Discussion in 'Technical Analysis' started by Loukas, Jul 10, 2003.

  1. Loukas

    Loukas

    Thanks to everybody for replying, even though not much valuable information came out unfortunately...

    Still looking for a way to quantify whether the day (hours) ahead will be directional or sideways.

    I've come up with a method to detect/quantify increasing volatility and give directional (buy/sell) signals based on that, and am using it as an extra confirmation for the signals I am getting from my current oscillators. I am willing to share info with people who have something concrete to exchange or at least discuss... Just looking for fresh/more ideas to test basically.

    PM me if you don't want to share info openly.

    Loukas
     
    #11     Jul 15, 2003
  2. bubba7

    bubba7

    That is a ref you can use.

    The math is in book and all I did was make it center on neutral so it could be used either for longs or shorts.
     
    #12     Jul 15, 2003
  3. bubba7

    bubba7

    thanks so much, once again.
     
    #13     Jul 15, 2003
  4. monkey

    monkey

    since the book is about investing and not trading per se, will that indicator work for the very short term or is it a longer term thing?
     
    #14     Jul 15, 2003
  5. bubba7

    bubba7


    Yes, Change fractals
     
    #15     Jul 19, 2003
  6. gms

    gms

    bubba7: when asked speficially about what indicator you're referencing in the book, you quote nkhoi's post, but as nkhoi's post references both the volatilty system and the Vix indicator, which one exactly are you alluding to in your posts as the Connors-Haywad indicator: their volatility indicator (pg.23) or their Vix indicator, and btw, have any thoughts on their advance-decline indicator (pg. 93) in relevant in today's markets?
     
    #16     Jul 19, 2003
  7. bubba7

    bubba7

    The original poster is into volatility. So I was supporting that for him. I did change the stuff to give it a neutral bias and I thought he was on that turf so I mentioned it.

    Their work is good stuff. Advance-decline I associate with accumulation and distribution sentiments. I have very strong emphasis on the condition of the market for myself and especially before open. I always look at three markets independantly and I assess them. They may be in concert or not or they may be mixed with respect to one another. (DJ, S&P, NAS). For years I emailed this to a focus group (large).

    The book is focused on several key factors that people must have under their belts for what some ET'ers call seamless traders.

    I fully believe that everyone can go through digesting stuff and then consciously invoking it at the proper times. If you study thoroughly the maths of the things you use as indicators, stuff like this can be seen in other indicators as coloring. I admit that I am unusual and it is just because I have inculcated in me from training formally a motto "knowledge and thoroughness".

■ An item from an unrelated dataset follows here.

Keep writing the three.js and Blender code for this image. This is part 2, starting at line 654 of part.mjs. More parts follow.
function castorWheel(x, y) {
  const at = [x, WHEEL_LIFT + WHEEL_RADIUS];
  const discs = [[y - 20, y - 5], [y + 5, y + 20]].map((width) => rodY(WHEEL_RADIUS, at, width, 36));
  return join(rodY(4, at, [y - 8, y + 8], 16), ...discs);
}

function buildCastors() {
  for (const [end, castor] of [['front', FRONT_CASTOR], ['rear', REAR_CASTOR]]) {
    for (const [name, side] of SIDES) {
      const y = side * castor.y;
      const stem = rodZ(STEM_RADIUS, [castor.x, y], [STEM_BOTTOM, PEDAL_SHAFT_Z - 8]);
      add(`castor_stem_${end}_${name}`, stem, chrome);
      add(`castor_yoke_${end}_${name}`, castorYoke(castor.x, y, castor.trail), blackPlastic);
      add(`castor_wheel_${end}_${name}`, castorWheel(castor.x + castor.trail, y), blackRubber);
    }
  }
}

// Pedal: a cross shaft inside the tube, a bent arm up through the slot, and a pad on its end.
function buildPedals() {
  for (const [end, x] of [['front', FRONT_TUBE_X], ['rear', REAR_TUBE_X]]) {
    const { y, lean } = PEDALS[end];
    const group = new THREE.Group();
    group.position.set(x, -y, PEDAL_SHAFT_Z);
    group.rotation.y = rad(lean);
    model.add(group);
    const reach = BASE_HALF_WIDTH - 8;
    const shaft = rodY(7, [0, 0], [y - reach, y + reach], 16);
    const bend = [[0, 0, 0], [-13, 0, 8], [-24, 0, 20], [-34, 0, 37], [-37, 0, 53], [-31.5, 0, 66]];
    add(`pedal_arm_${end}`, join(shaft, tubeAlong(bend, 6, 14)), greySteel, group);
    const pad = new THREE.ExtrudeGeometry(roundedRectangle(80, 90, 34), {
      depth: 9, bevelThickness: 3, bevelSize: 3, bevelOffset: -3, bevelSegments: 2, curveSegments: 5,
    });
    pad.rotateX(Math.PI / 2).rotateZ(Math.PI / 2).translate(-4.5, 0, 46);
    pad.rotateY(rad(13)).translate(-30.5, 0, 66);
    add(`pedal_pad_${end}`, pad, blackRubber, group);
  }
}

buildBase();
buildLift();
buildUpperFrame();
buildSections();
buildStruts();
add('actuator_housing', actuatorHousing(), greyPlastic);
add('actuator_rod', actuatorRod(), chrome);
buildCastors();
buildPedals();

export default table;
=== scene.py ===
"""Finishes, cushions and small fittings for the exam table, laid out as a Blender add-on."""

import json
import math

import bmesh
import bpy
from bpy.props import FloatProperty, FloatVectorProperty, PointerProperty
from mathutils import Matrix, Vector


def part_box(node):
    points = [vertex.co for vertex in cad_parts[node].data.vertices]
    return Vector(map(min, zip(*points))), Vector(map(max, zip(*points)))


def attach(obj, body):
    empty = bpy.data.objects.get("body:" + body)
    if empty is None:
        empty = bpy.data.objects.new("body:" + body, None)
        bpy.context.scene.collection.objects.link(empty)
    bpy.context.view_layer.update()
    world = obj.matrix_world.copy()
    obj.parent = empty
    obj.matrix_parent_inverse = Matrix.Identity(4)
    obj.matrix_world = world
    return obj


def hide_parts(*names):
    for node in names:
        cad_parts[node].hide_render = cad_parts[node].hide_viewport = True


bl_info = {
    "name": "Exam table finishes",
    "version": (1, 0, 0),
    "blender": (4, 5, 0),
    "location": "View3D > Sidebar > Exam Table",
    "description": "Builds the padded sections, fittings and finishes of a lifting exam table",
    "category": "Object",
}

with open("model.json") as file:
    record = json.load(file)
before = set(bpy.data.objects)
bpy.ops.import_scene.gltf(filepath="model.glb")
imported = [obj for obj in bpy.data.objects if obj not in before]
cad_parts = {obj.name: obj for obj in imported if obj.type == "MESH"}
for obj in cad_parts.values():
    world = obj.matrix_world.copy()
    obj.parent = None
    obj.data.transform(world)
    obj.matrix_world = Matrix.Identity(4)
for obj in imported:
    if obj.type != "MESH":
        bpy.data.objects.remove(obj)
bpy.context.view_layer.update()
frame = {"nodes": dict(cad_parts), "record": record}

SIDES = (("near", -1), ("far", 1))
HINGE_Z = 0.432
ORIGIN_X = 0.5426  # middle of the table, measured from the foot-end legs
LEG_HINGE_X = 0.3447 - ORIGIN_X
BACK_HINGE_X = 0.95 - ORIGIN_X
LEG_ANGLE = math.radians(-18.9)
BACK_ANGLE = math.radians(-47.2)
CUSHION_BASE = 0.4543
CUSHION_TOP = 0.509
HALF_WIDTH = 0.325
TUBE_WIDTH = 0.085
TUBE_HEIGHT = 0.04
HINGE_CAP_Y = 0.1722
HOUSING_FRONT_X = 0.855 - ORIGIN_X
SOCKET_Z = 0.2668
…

    It occurs that with 40 some years of looking at stuff, you do get to "see" it. When I read a post that has substantive content, I reflect back into what the next step might be in an iterative refinement for where the person is presently.

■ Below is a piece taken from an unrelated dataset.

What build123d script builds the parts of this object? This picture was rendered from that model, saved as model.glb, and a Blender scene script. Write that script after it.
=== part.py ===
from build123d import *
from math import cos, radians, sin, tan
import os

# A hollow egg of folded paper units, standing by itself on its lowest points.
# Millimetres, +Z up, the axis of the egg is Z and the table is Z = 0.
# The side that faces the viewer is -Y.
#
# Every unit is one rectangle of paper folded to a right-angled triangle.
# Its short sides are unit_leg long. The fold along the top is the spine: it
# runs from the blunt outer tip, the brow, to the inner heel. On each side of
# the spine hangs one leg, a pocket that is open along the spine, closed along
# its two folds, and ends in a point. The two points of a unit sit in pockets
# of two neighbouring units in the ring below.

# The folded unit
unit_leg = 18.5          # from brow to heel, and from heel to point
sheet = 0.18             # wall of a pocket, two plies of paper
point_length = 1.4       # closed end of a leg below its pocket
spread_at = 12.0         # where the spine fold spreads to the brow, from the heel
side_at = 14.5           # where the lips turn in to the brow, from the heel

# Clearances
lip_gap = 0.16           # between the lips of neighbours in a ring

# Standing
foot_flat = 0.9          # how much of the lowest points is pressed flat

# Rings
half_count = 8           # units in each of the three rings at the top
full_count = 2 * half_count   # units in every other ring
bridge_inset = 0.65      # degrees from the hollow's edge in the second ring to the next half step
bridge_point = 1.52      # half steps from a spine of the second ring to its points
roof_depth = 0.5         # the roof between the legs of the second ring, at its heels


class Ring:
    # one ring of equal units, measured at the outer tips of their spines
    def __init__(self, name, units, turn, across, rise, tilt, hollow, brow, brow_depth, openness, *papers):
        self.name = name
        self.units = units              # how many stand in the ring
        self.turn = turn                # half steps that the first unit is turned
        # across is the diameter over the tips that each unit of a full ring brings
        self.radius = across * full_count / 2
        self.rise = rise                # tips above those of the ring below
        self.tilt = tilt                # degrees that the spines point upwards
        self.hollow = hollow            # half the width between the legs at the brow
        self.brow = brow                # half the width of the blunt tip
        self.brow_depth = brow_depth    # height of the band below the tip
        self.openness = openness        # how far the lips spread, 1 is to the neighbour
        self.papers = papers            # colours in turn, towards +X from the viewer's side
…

    Most people are unfortunately "caught" in a framework that is tough to do an "add and delete" transition.

    I spent years getting a third variable for understanding the investment cycle. P and V are direct variables. The sentiment that you raise in the context of advance-decline is the third most important. To segment the cycle into parts was the problem. To have an additional variable that works in the same relation as price and volume (volume varies periodically twice as fast as the price periodicity) is a deeply involved search.

    I knew that I could assign numerical values to both price and volume (I chose binary to have a base that deemphasized the relative importance). Accumulation (Advance) and Distribution (Decline) connect to the direct market variables.

    The advent of either drives things. The maximum price velocity is reached right when the sentiment changes. This is true for either long or short trends. It is also true at peaks and troughs. So the frequency of advance decline meets the test I needed that is double the frequency of volume.

    C and H have been down the road. They have been where Stevie Cohen at SAC is playing now. I like to run ahead of the SAC crew so i get "pushed". One of my maths I use to lead the price, is stuff that looks like landing a plane (approaching a trough) the maths sometimes blinks on and off because the SAC types are doing blocks that spike into the landing low volumes. I made a moving filter so that the blinking is sidelined very near where price will begin to BO.

    The making of money is done in a micro manner. And you need to have the macro in your hip pocket to get the "herd" led by smart money to "push" trading to max out your account money velocity.

    The Advance-decline shift that maxes out cycle price velocity is the ultimate signal for beginning the cross over of a trade out of a maxed cycle into a cycle coming into max.

    The second place the A-D shift is most useful is in the "seamless" effect on my commodities trading. There I use it as a scalper "offset" to always be on the opposite side of them. scalpers "push" trades for me as well.

    this post is not for everyone to understand,but it does say a little about the level of the work that others have written up. It is always a good idea to digest thoroughly correct stuff that they write. It will color your efforts as a conscious raising synthesis.
     
    #17     Jul 19, 2003
    Sprout likes this.
  8. dunkin

    dunkin

    you have seamlessly described why analysis skill is almost as important as the ability/guts to trade the analysis. For some, both skills are complementary, but for others, if one is hard then the other suffers. In the latter case, it seems overcomplicated or erratic analysis and trading stems from lack of adequate preparation.
     
    #18     Jul 20, 2003
  9. nitro

    nitro

    I am only commenting on the title of this thread.

    IMHO, it is IMPOSSIBLE given our current level of understanding, to _predict_ anything about the market for more than about 6-10 minutes into the future.

    Maybe some more accuracy about volatility is possible...

    nitro
     
    #19     Jul 20, 2003
  10. How about just waiting for a directional day to occur? Then depending on how strong the move was take up a position the following day in the direction of the trend.